Present the following data again exactly as it is shown.

-- Record set --
[start]

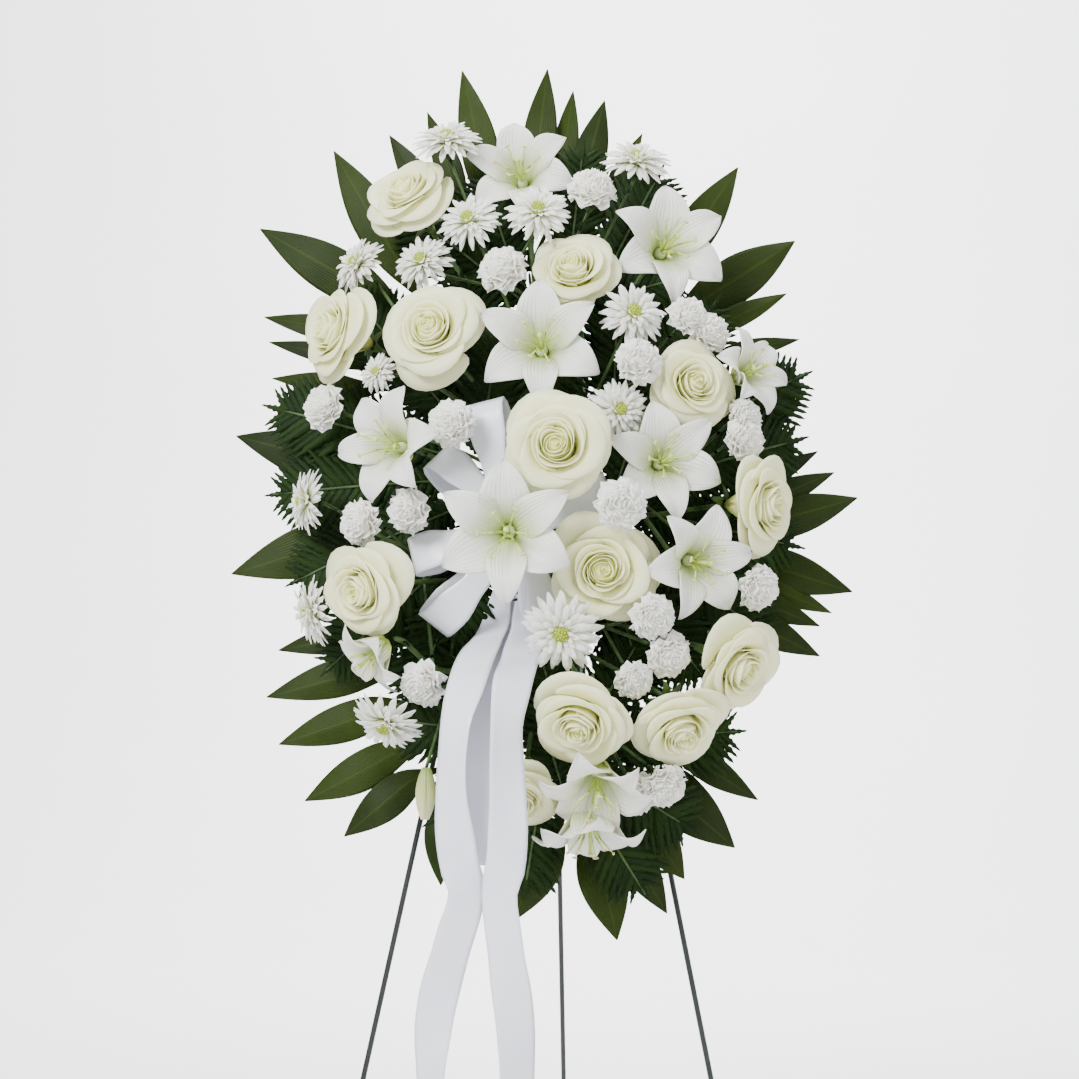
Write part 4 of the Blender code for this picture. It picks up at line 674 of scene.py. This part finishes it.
def loop_points(reach, steps=6):
    """A teardrop loop's centre line, from the knot out and back, beside the knot's own axis."""
    goal = cm(*reach[:3])
    away = goal - KNOT
    away -= away.project(bow_head.way)
    length = away.length
    away.normalize()
    points = []
    for i in range(steps + 1):
        t = i / steps
        swell = math.sin(math.pi * t)
        out = KNOT_R + (length - KNOT_R) * swell ** 0.75
        rise = -math.cos(math.pi * t) * (LOOP_GAP + LOOP_SWELL * swell ** 0.6)
        points.append(KNOT + away * out + bow_head.way * (rise + reach[3] / 100))
    open_by = [min(1, 1.5 * math.sin(math.pi * i / steps)) for i in range(steps + 1)]
    return points, away, [GATHERED_W + (RIBBON_W - GATHERED_W) * share for share in open_by]


def between(path, steps):
    """Places along a path, with the share of the way."""
    for i, (a, b) in enumerate(zip(path, path[1:])):
        for k in range(steps):
            yield a.lerp(b, k / steps), i + k / steps


# What stays where it is, as balls that the blooms and stems keep clear of: the pick, the ribbon and the
# gathered fern stalks
PICK_BALL, RIBBON_BALL, FERN_BALL = 0.0026, 0.009, 0.0045
PICK_TOP = KNOT - bow_head.way * 0.0150 + Vector((-0.008, 0, 0.009))
PICK_FOOT = cm(-1.9, 116.5, 5.4)
fixed = [[*PICK_TOP.lerp(PICK_FOOT, i / 9), PICK_BALL] for i in range(8)]
for reach in LOOPS:
    points, away, widths = loop_points(reach)
    across = away.cross(bow_head.way).normalized()
    for p, share in between(points, 4):
        w = widths[int(share)]
        for side in (-0.36 * w, 0, 0.36 * w):
            fixed.append([*(p + across * side), RIBBON_BALL])
for _, offset, rows in TAILS:
    path, sides, widths = tail_path(offset, rows)
    for p, share in between(path, 3):
        side, w = sides[int(share)], widths[int(share)]
        for k in (-0.4 * w, 0, 0.4 * w):
            fixed.append([*(p + side * k), RIBBON_BALL])
for _, foot, stub, _ in FERNS:
    for t in (0.5, 0.7, 0.9, 1.0, 1.15):
        fixed.append([*cm(*foot).lerp(cm(*stub), t), FERN_BALL])
fixed = np.array(fixed)

HEADS = [bloom for stem in flowers for bloom in stem.heads]
# Blooms move more towards and away from the viewer than across, until this clear of each other
MOBILE = np.array((0.45, 1.0, 0.45))
MARGIN = 0.0012
ROUNDS = 240
# In each round: the share of a push that is made, the longest step of a bloom and of a fork, and how
# far each is drawn back to where it began
PUSH, FIXED_PUSH = 0.30, 0.4
BLOOM_STEP, FORK_STEP = 0.004, 0.003
BLOOM_PULL, FORK_PULL = 0.004, 0.01
FORK_CLEAR = 0.012


def ball_table():
    """A row for each ball: its stem and bloom, how far it follows the bloom and the fork, offset, radius."""
    rows = []
    for s, stem in enumerate(flowers):
        thin = STEM_R[stem.kind] + 0.0012
        for bloom in stem.heads:
            h = HEADS.index(bloom)
            back = bloom.neck() - bloom.centre
            rows += [(s, h, 1, 0, *ball) for ball in bloom.balls]
            rows += [(s, h, 1 - i / 9, i / 9, *(back * (1 - i / 9)), thin) for i in range(10)]
        rows += [(s, 0, 0, 0.9 - 0.12 * i, 0, 0, 0, thin + 0.0006) for i in range(6)]
    return np.array(rows)


def overlaps(a, a_radii, b, b_radii):
    """The pairs of balls that come nearer than the margin, each with the push that parts them."""
    square = (a ** 2).sum(axis=1)[:, None] + (b ** 2).sum(axis=1)[None, :] - 2 * a @ b.T
    i, j = np.nonzero(square < (a_radii[:, None] + b_radii[None, :] + MARGIN) ** 2)
    apart = a[i] - b[j]
    distance = np.linalg.norm(apart, axis=1) + 1e-9
    short = a_radii[i] + b_radii[j] + MARGIN - distance
    return i, j, apart / distance[:, None] * np.maximum(short, 0)[:, None]


def capped(moves, most):
    """The moves, none of them longer than most."""
    length = np.linalg.norm(moves, axis=1) + 1e-12
    return moves * np.minimum(1, most / length)[:, None]


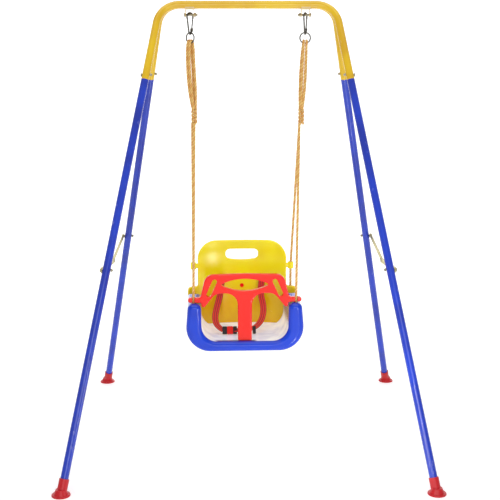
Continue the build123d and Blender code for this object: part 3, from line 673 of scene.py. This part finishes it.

[end]

-- Result of the task --
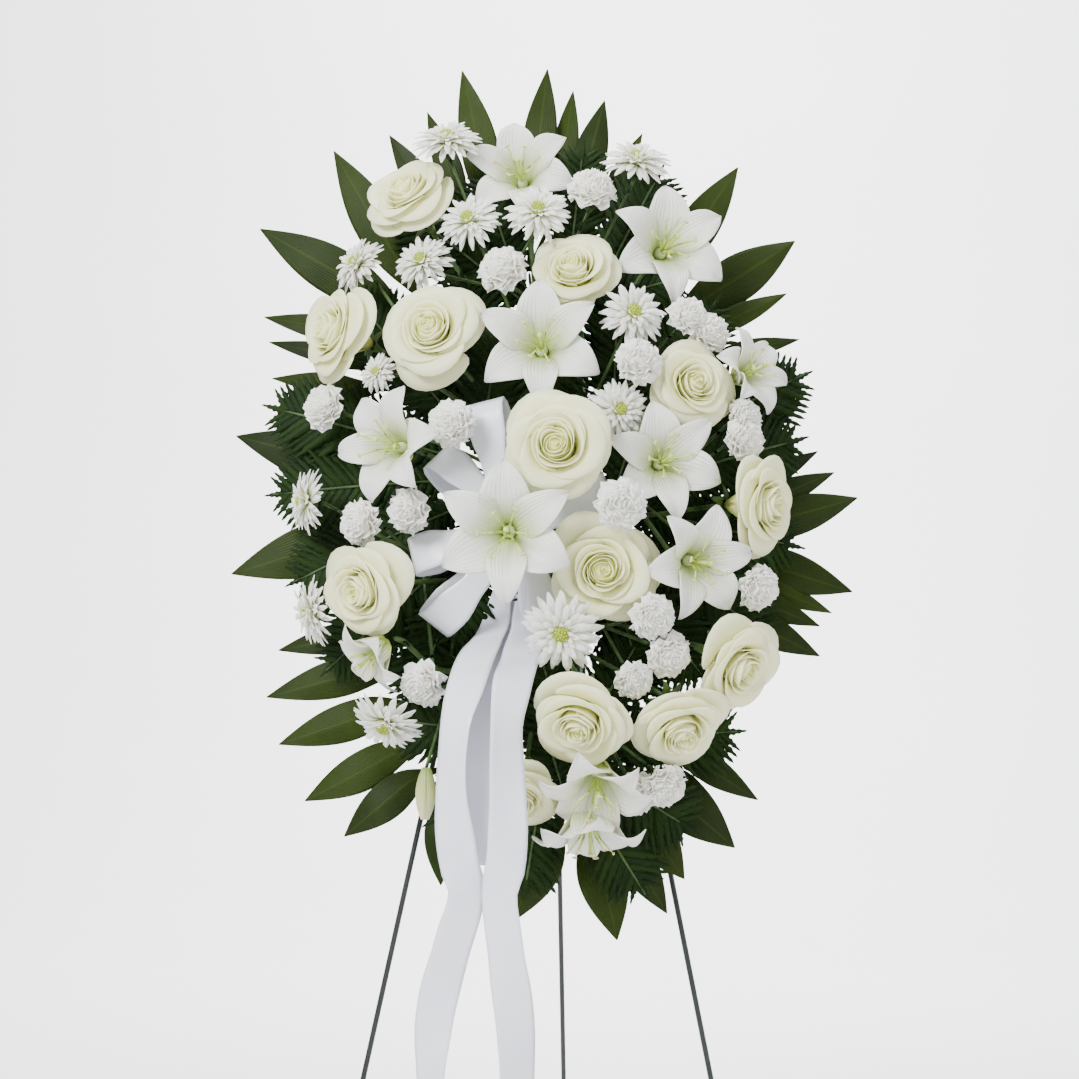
Write part 4 of the Blender code for this picture. It picks up at line 674 of scene.py. This part finishes it.
def loop_points(reach, steps=6):
    """A teardrop loop's centre line, from the knot out and back, beside the knot's own axis."""
    goal = cm(*reach[:3])
    away = goal - KNOT
    away -= away.project(bow_head.way)
    length = away.length
    away.normalize()
    points = []
    for i in range(steps + 1):
        t = i / steps
        swell = math.sin(math.pi * t)
        out = KNOT_R + (length - KNOT_R) * swell ** 0.75
        rise = -math.cos(math.pi * t) * (LOOP_GAP + LOOP_SWELL * swell ** 0.6)
        points.append(KNOT + away * out + bow_head.way * (rise + reach[3] / 100))
    open_by = [min(1, 1.5 * math.sin(math.pi * i / steps)) for i in range(steps + 1)]
    return points, away, [GATHERED_W + (RIBBON_W - GATHERED_W) * share for share in open_by]


def between(path, steps):
    """Places along a path, with the share of the way."""
    for i, (a, b) in enumerate(zip(path, path[1:])):
        for k in range(steps):
            yield a.lerp(b, k / steps), i + k / steps


# What stays where it is, as balls that the blooms and stems keep clear of: the pick, the ribbon and the
# gathered fern stalks
PICK_BALL, RIBBON_BALL, FERN_BALL = 0.0026, 0.009, 0.0045
PICK_TOP = KNOT - bow_head.way * 0.0150 + Vector((-0.008, 0, 0.009))
PICK_FOOT = cm(-1.9, 116.5, 5.4)
fixed = [[*PICK_TOP.lerp(PICK_FOOT, i / 9), PICK_BALL] for i in range(8)]
for reach in LOOPS:
    points, away, widths = loop_points(reach)
    across = away.cross(bow_head.way).normalized()
    for p, share in between(points, 4):
        w = widths[int(share)]
        for side in (-0.36 * w, 0, 0.36 * w):
            fixed.append([*(p + across * side), RIBBON_BALL])
for _, offset, rows in TAILS:
    path, sides, widths = tail_path(offset, rows)
    for p, share in between(path, 3):
        side, w = sides[int(share)], widths[int(share)]
        for k in (-0.4 * w, 0, 0.4 * w):
            fixed.append([*(p + side * k), RIBBON_BALL])
for _, foot, stub, _ in FERNS:
    for t in (0.5, 0.7, 0.9, 1.0, 1.15):
        fixed.append([*cm(*foot).lerp(cm(*stub), t), FERN_BALL])
fixed = np.array(fixed)

HEADS = [bloom for stem in flowers for bloom in stem.heads]
# Blooms move more towards and away from the viewer than across, until this clear of each other
MOBILE = np.array((0.45, 1.0, 0.45))
MARGIN = 0.0012
ROUNDS = 240
# In each round: the share of a push that is made, the longest step of a bloom and of a fork, and how
# far each is drawn back to where it began
PUSH, FIXED_PUSH = 0.30, 0.4
BLOOM_STEP, FORK_STEP = 0.004, 0.003
BLOOM_PULL, FORK_PULL = 0.004, 0.01
FORK_CLEAR = 0.012


def ball_table():
    """A row for each ball: its stem and bloom, how far it follows the bloom and the fork, offset, radius."""
    rows = []
    for s, stem in enumerate(flowers):
        thin = STEM_R[stem.kind] + 0.0012
        for bloom in stem.heads:
            h = HEADS.index(bloom)
            back = bloom.neck() - bloom.centre
            rows += [(s, h, 1, 0, *ball) for ball in bloom.balls]
            rows += [(s, h, 1 - i / 9, i / 9, *(back * (1 - i / 9)), thin) for i in range(10)]
        rows += [(s, 0, 0, 0.9 - 0.12 * i, 0, 0, 0, thin + 0.0006) for i in range(6)]
    return np.array(rows)


def overlaps(a, a_radii, b, b_radii):
    """The pairs of balls that come nearer than the margin, each with the push that parts them."""
    square = (a ** 2).sum(axis=1)[:, None] + (b ** 2).sum(axis=1)[None, :] - 2 * a @ b.T
    i, j = np.nonzero(square < (a_radii[:, None] + b_radii[None, :] + MARGIN) ** 2)
    apart = a[i] - b[j]
    distance = np.linalg.norm(apart, axis=1) + 1e-9
    short = a_radii[i] + b_radii[j] + MARGIN - distance
    return i, j, apart / distance[:, None] * np.maximum(short, 0)[:, None]


def capped(moves, most):
    """The moves, none of them longer than most."""
    length = np.linalg.norm(moves, axis=1) + 1e-12
    return moves * np.minimum(1, most / length)[:, None]


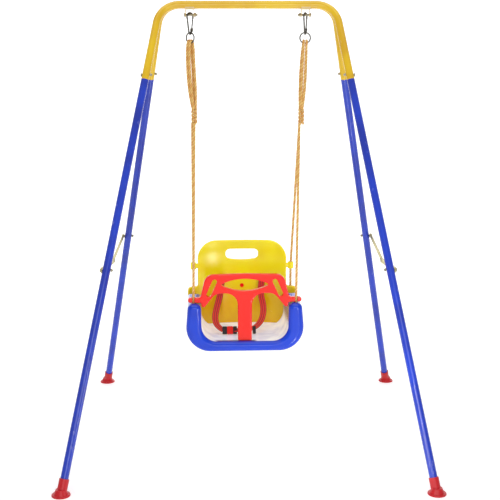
Continue the build123d and Blender code for this object: part 3, from line 673 of scene.py. This part finishes it.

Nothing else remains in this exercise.